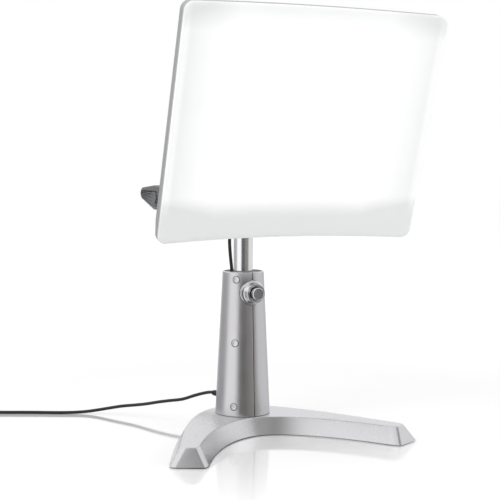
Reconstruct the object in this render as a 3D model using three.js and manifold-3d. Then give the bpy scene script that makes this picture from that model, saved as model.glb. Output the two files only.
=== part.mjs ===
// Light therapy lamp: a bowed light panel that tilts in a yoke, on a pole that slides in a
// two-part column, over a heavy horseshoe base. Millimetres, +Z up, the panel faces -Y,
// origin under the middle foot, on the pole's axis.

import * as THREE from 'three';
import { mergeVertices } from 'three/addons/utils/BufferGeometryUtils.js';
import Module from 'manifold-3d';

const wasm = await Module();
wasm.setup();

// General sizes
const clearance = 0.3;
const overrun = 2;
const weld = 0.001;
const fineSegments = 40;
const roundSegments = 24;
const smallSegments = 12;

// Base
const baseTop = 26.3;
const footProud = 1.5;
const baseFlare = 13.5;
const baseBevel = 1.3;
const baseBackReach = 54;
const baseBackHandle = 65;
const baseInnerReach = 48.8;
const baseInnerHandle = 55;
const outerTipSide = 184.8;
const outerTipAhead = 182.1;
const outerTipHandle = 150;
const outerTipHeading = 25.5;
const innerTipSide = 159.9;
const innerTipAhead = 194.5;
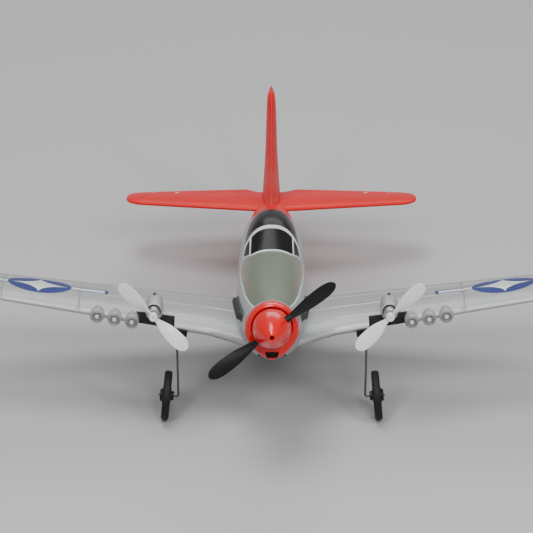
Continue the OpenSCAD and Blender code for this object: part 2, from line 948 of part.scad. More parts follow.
■ ■ ■
### WRITTEN PROBLEM
Exactly as they are written, print the entries again.

### FINISHED EXERCISE
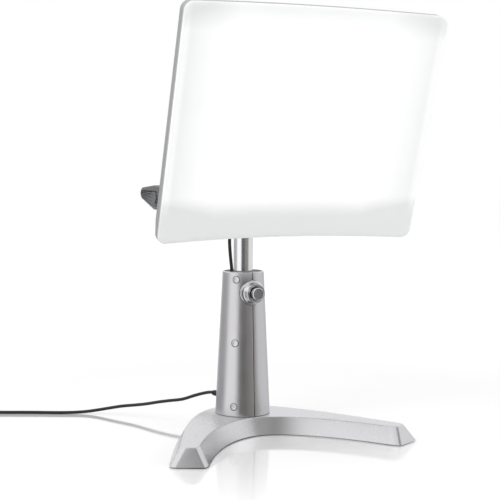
Reconstruct the object in this render as a 3D model using three.js and manifold-3d. Then give the bpy scene script that makes this picture from that model, saved as model.glb. Output the two files only.
=== part.mjs ===
// Light therapy lamp: a bowed light panel that tilts in a yoke, on a pole that slides in a
// two-part column, over a heavy horseshoe base. Millimetres, +Z up, the panel faces -Y,
// origin under the middle foot, on the pole's axis.

import * as THREE from 'three';
import { mergeVertices } from 'three/addons/utils/BufferGeometryUtils.js';
import Module from 'manifold-3d';

const wasm = await Module();
wasm.setup();

// General sizes
const clearance = 0.3;
const overrun = 2;
const weld = 0.001;
const fineSegments = 40;
const roundSegments = 24;
const smallSegments = 12;

// Base
const baseTop = 26.3;
const footProud = 1.5;
const baseFlare = 13.5;
const baseBevel = 1.3;
const baseBackReach = 54;
const baseBackHandle = 65;
const baseInnerReach = 48.8;
const baseInnerHandle = 55;
const outerTipSide = 184.8;
const outerTipAhead = 182.1;
const outerTipHandle = 150;
const outerTipHeading = 25.5;
const innerTipSide = 159.9;
const innerTipAhead = 194.5;
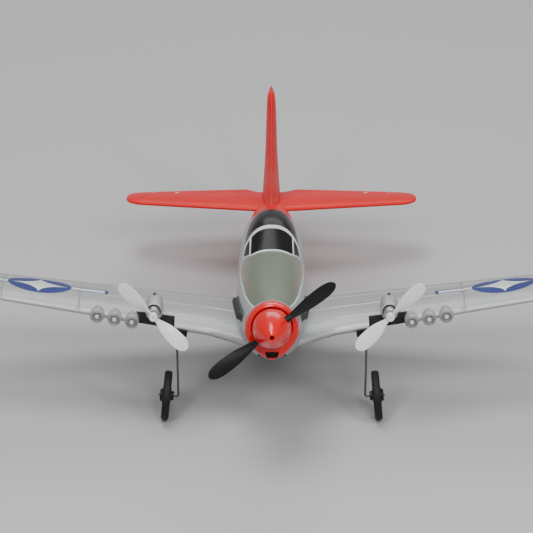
Continue the OpenSCAD and Blender code for this object: part 2, from line 948 of part.scad. More parts follow.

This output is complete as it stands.